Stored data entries

+--

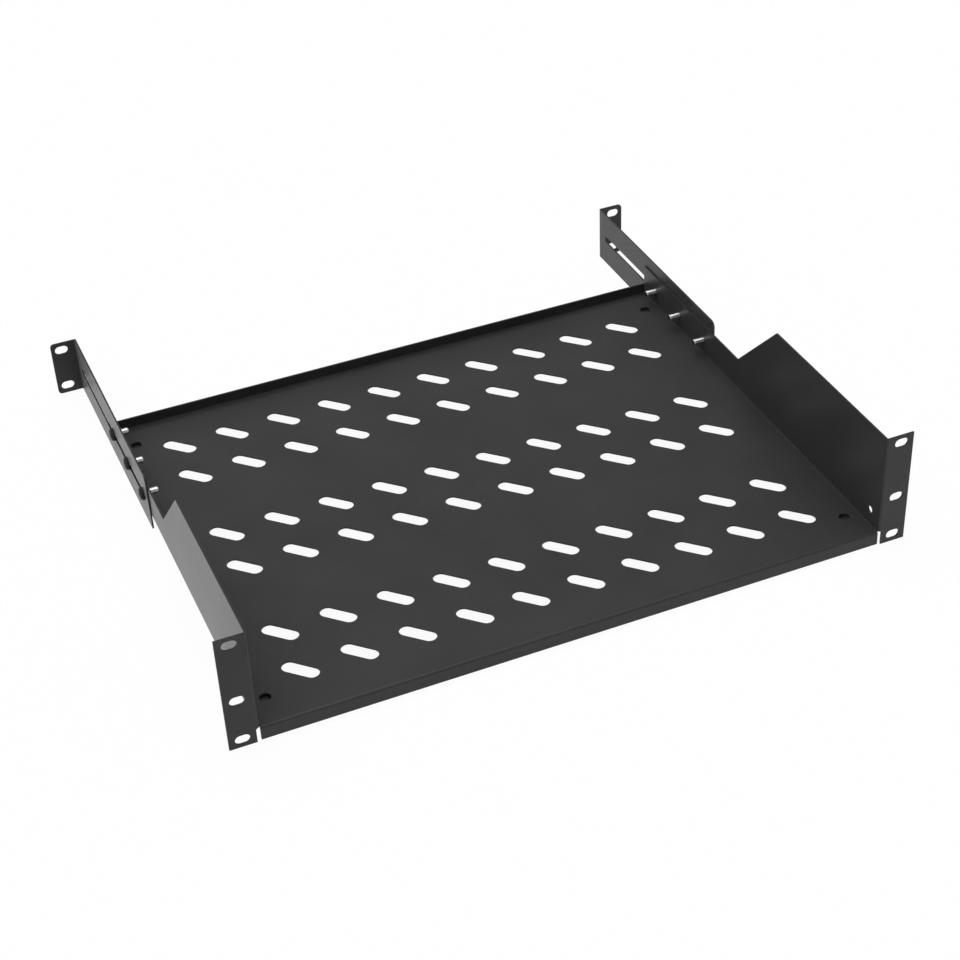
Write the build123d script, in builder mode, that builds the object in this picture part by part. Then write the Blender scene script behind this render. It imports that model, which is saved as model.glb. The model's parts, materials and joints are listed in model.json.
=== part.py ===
"""A 2U shelf for a 19 inch rack: a folded, perforated tray held by its front
ears, with two slotted brackets that slide along its sides to reach the rear
rails.

Frame: the origin is at the centre of the rectangle of outer rack slots, on the
back face of the front ears. X runs across the rack, +Y runs to the rear, +Z
is up. Sizes are in millimetres.
"""

import os

from build123d import *

# Sheet steel and its folds
sheet = 1.2  # thickness of the steel
bend_in = 0.5  # inside radius of every fold
bend_mid = bend_in + sheet / 2
bend_out = bend_in + sheet

# Rack slots and front ears, two rack units high
slot_span = 465.1  # between the two columns of rack slots
slot_to_edge = 9.2  # column of slots to the outer edge of the ear
row_span = 76.2  # lowest to highest slot
row_low_step = 31.75  # lowest to middle slot
row_to_edge = 5.95  # outer slots to the top and bottom of the ear
rack_slot_len = 10.0
rack_slot_w = 6.8

# Tray
slot_to_wall = 10.3  # column of slots to the outside of the wall
tray_depth = 351.4  # front face of the ears to the rear lip
panel_rise = 11.0  # top of the panel above the bottom of the ears
front_lip_rise = 0.9  # bottom of the front lip above the bottom of the ears
rear_lip_h = 8.3  # rear lip above the panel
wall_top_len = 145.5  # full height part of the side walls, a 45 degree slope behind it
wall_rear_h = 24.0  # low rear part of the side walls, above the panel

# Corner reliefs, cut so that the folds do not tear
relief_w = 2.7
relief_depth = 2.4
relief_rise = 0.1  # top of the relief above the panel
lip_clear = 0.3  # front lip to the plane of the wall
rear_relief = 0.3  # rear lip to the wall
rear_relief_depth = 3.0

# Vent slots, cut on the slant
vent_len = 26.3
vent_w = 10.1
vent_angle = -45.0
vent_columns = 10
vent_rows = 2
vent_groups = 3
vent_side = 41.45  # outer columns to the outside of the walls
vent_row_pitch = 40.15
vent_first = 39.9  # first row behind the front face
vent_last = 40.55  # last row in front of the rear lip

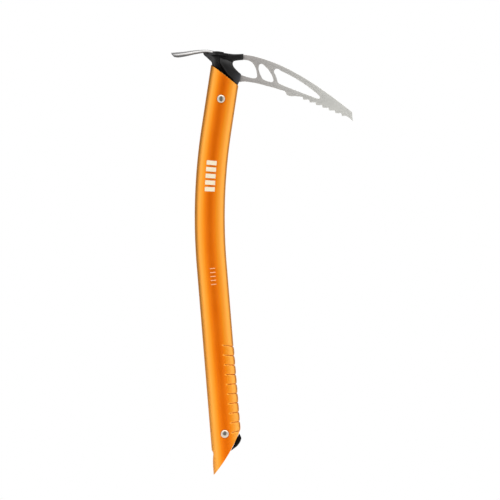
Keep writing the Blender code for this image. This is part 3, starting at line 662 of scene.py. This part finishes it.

+--

» Problem requirements
Reproduce the material in full, with no word added or dropped.

» Answer to this problem
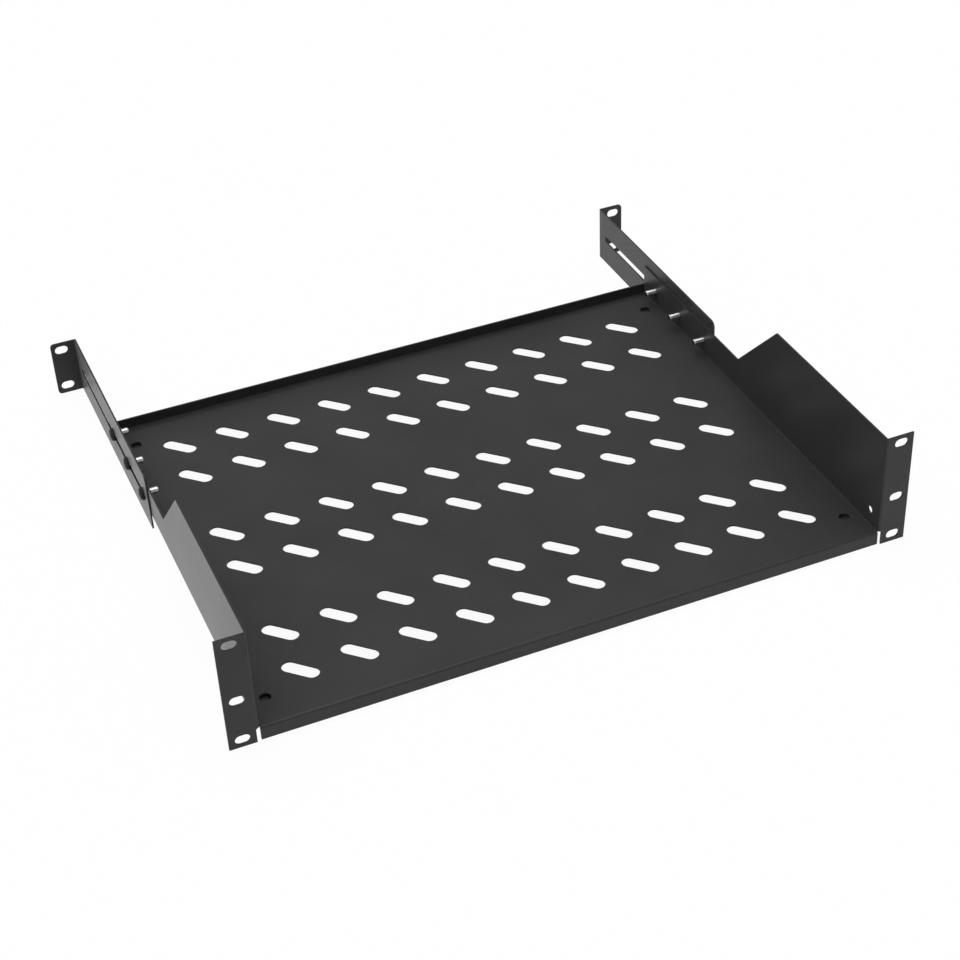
Write the build123d script, in builder mode, that builds the object in this picture part by part. Then write the Blender scene script behind this render. It imports that model, which is saved as model.glb. The model's parts, materials and joints are listed in model.json.
=== part.py ===
"""A 2U shelf for a 19 inch rack: a folded, perforated tray held by its front
ears, with two slotted brackets that slide along its sides to reach the rear
rails.

Frame: the origin is at the centre of the rectangle of outer rack slots, on the
back face of the front ears. X runs across the rack, +Y runs to the rear, +Z
is up. Sizes are in millimetres.
"""

import os

from build123d import *

# Sheet steel and its folds
sheet = 1.2  # thickness of the steel
bend_in = 0.5  # inside radius of every fold
bend_mid = bend_in + sheet / 2
bend_out = bend_in + sheet

# Rack slots and front ears, two rack units high
slot_span = 465.1  # between the two columns of rack slots
slot_to_edge = 9.2  # column of slots to the outer edge of the ear
row_span = 76.2  # lowest to highest slot
row_low_step = 31.75  # lowest to middle slot
row_to_edge = 5.95  # outer slots to the top and bottom of the ear
rack_slot_len = 10.0
rack_slot_w = 6.8

# Tray
slot_to_wall = 10.3  # column of slots to the outside of the wall
tray_depth = 351.4  # front face of the ears to the rear lip
panel_rise = 11.0  # top of the panel above the bottom of the ears
front_lip_rise = 0.9  # bottom of the front lip above the bottom of the ears
rear_lip_h = 8.3  # rear lip above the panel
wall_top_len = 145.5  # full height part of the side walls, a 45 degree slope behind it
wall_rear_h = 24.0  # low rear part of the side walls, above the panel

# Corner reliefs, cut so that the folds do not tear
relief_w = 2.7
relief_depth = 2.4
relief_rise = 0.1  # top of the relief above the panel
lip_clear = 0.3  # front lip to the plane of the wall
rear_relief = 0.3  # rear lip to the wall
rear_relief_depth = 3.0

# Vent slots, cut on the slant
vent_len = 26.3
vent_w = 10.1
vent_angle = -45.0
vent_columns = 10
vent_rows = 2
vent_groups = 3
vent_side = 41.45  # outer columns to the outside of the walls
vent_row_pitch = 40.15
vent_first = 39.9  # first row behind the front face
vent_last = 40.55  # last row in front of the rear lip

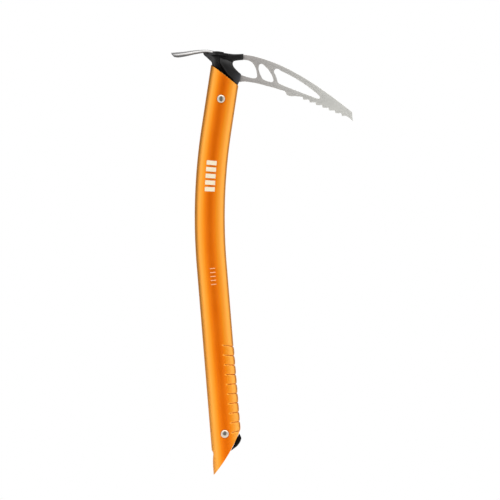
Keep writing the Blender code for this image. This is part 3, starting at line 662 of scene.py. This part finishes it.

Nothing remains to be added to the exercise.